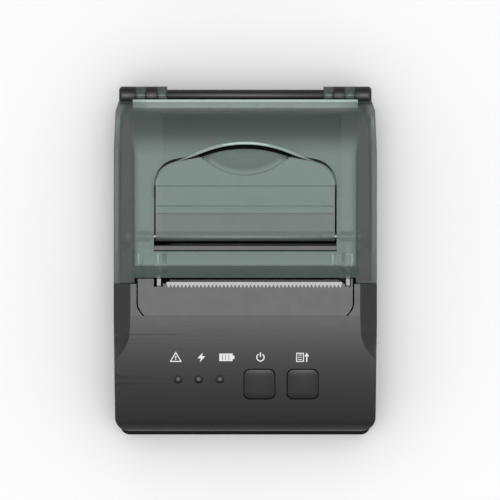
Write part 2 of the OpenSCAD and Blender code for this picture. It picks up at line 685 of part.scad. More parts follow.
// Fixed axle with a head, on which the idler turns
module idler_axle() color([0.8, 0.8, 0.82]) {
    rod_x(idler_c, axle_r, coarse_x[0] - 0.6, plate_left[1]);
    rod_x(idler_c, 1.7, coarse_x[0] - 1, coarse_x[0] - 0.3);
}

// Idler: the large wheel meets the pinion, the small one meets the platen gear
module idler_gear() color([0.9, 0.9, 0.88]) difference() {
    union() {
        gear(idler_teeth, idler_c, coarse_x, mesh_side);
        gear(platen_teeth, idler_c, fine_x, mesh_down - 180 + 180 / platen_teeth);
        rod_x(idler_c, 3.2, coarse_x[0], fine_x[1] + 0.9);
    }
    rod_x(idler_c, axle_r + running, -40, -20);
}

// Ramp that leads the paper from the bin to the head
module paper_guide() color([0.1, 0.1, 0.1]) {
    along_x(guide_x[0], guide_x[1])
        polygon([[5.6, 31.1], [5.6, 32.1], [-1, 33.3], [-5.4, 33.3], [-5.4, 32.3], [-1, 32.3]]);
    for (x = [guide_x[0], guide_x[1] - 1.5]) block([x, 3.4, frame_base_z[1]], [x + 1.5, 4.9, 31.9]);
}

// Sensor that sees whether there is paper
module paper_sensor() color([0.05, 0.05, 0.06]) block([8, -0.2, 28.6], [12, 2.8, 31.3]);

// Flat cable from the head to the board
module head_flex() color([0.75, 0.45, 0.15]) along_x(-8, 18) polygon(rounded([
    [-8.6, 30.6, 0], [-8.9, 30.6, 0], [-8.9, 20.35, 1], [-22.7, 20.35, 0], [-22.7, 20.05, 0],
    [-8.6, 20.05, 1.3]]));

// Screws that hold the frame
module mechanism_screws() color([0.6, 0.6, 0.62]) for (p = frame_post_at) translate([p[0], p[1], 0]) {
    translate([0, 0, frame_base_z[1]]) cylinder(r = 2, h = 1);
    translate([0, 0, frame_base_z[0] - 5]) cylinder(r = 0.9, h = 6.5);
}

// Screws that hold the main board
module board_screws() color([0.6, 0.6, 0.62]) mirrored() for (p = board_post_at) translate([p[0], p[1], 0]) {
    translate([0, 0, board_z[1]]) cylinder(r = 1.9, h = 1.2);
    translate([0, 0, board_z[0] - 6]) cylinder(r = 0.9, h = 7.5);
}

// ---- lid ----
// The pocket that the flap lies in, from above, grown by d
module pocket_plan(d) {
    polygon(rounded(both_sides([[pocket_half + d, pocket_front - d, 0], [pocket_half + d, 32.2 + d, 8.5 + d],
                                [15, 35.2 + d, 0]])));
    intersection() {
        translate([0, pocket_top - pocket_arch_r]) circle(r = pocket_arch_r + d);
        translate([-15 - d, 30]) square([30 + 2 * d, 20]);
    }
}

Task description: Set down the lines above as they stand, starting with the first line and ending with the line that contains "[-8.6, 20.05, 1.3]]));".

In response:
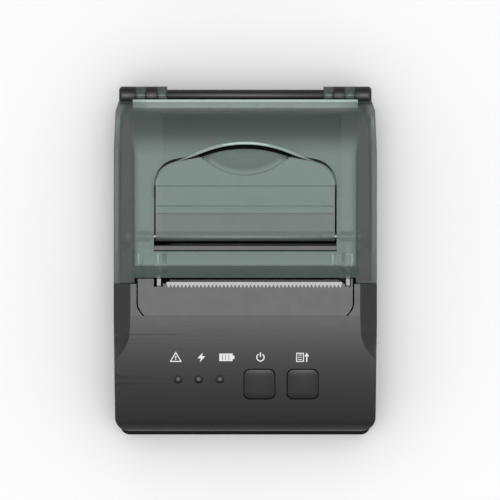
Write part 2 of the OpenSCAD and Blender code for this picture. It picks up at line 685 of part.scad. More parts follow.
// Fixed axle with a head, on which the idler turns
module idler_axle() color([0.8, 0.8, 0.82]) {
    rod_x(idler_c, axle_r, coarse_x[0] - 0.6, plate_left[1]);
    rod_x(idler_c, 1.7, coarse_x[0] - 1, coarse_x[0] - 0.3);
}

// Idler: the large wheel meets the pinion, the small one meets the platen gear
module idler_gear() color([0.9, 0.9, 0.88]) difference() {
    union() {
        gear(idler_teeth, idler_c, coarse_x, mesh_side);
        gear(platen_teeth, idler_c, fine_x, mesh_down - 180 + 180 / platen_teeth);
        rod_x(idler_c, 3.2, coarse_x[0], fine_x[1] + 0.9);
    }
    rod_x(idler_c, axle_r + running, -40, -20);
}

// Ramp that leads the paper from the bin to the head
module paper_guide() color([0.1, 0.1, 0.1]) {
    along_x(guide_x[0], guide_x[1])
        polygon([[5.6, 31.1], [5.6, 32.1], [-1, 33.3], [-5.4, 33.3], [-5.4, 32.3], [-1, 32.3]]);
    for (x = [guide_x[0], guide_x[1] - 1.5]) block([x, 3.4, frame_base_z[1]], [x + 1.5, 4.9, 31.9]);
}

// Sensor that sees whether there is paper
module paper_sensor() color([0.05, 0.05, 0.06]) block([8, -0.2, 28.6], [12, 2.8, 31.3]);

// Flat cable from the head to the board
module head_flex() color([0.75, 0.45, 0.15]) along_x(-8, 18) polygon(rounded([
    [-8.6, 30.6, 0], [-8.9, 30.6, 0], [-8.9, 20.35, 1], [-22.7, 20.35, 0], [-22.7, 20.05, 0],
    [-8.6, 20.05, 1.3]]));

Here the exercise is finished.